這是本文件的舊版!


Data Alignment in PostgreSQL

一年前開始處理千萬級資料時,考慮到migration速度與資料儲存空間的使用,才知道資料庫也有alignment的機制。64位元作業系統是8 bytes的對齊,取自link的範例,對齊前:

CREATE TABLE t1 (
 , a char
 , b int2    -- 1 byte of padding after a
 , c char
 , d int4    -- 3 bytes of padding after c
 , e char
 , f int8    -- 7 bytes of padding after e
 );
對齊後,可節省11位元組空間,不管是儲存空間還是CPU使用效率都會有所提升。
CREATE TABLE t1 (
 , f int8
 , d int4
 , b int2
 , a char
 , c char
 , e char
 );
我的問題是,各種型態所需的數據對齊方式該怎查呢?

link提供了一個SQL,讓你可以列出所有type的typalign:

SELECT typname,typbyval,typlen,typalign FROM pg_type;
假如我要找某一種特定type,加入where限制條件即可:
SELECT typname,typbyval,typlen,typalign FROM pg_type WHERE typname='int2';
結果如下,可以發現typalign的字元有多種:


接下來就是去link中搜尋typalign,
typalign char

typalign is the alignment required when storing a value of this type. It applies to storage on disk as well as most representations of the value inside PostgreSQL. When multiple values are stored consecutively, such as in the representation of a complete row on disk, padding is inserted before a datum of this type so that it begins on the specified boundary.
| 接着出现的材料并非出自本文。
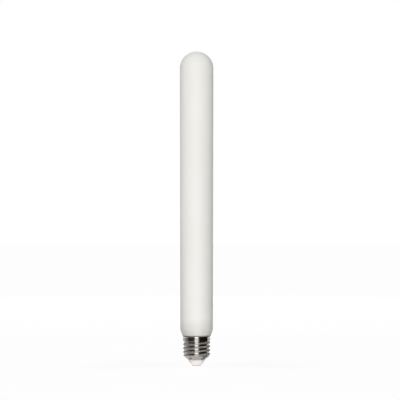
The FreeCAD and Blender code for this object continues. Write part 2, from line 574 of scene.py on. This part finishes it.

The alignment reference is the beginning of the first datum in the sequence. Possible values are:
c = char alignment, i.e., no alignment needed.
s = short alignment (2 bytes on most machines).
i = int alignment (4 bytes on most machines).
d = double alignment (8 bytes on many machines, but by no means all).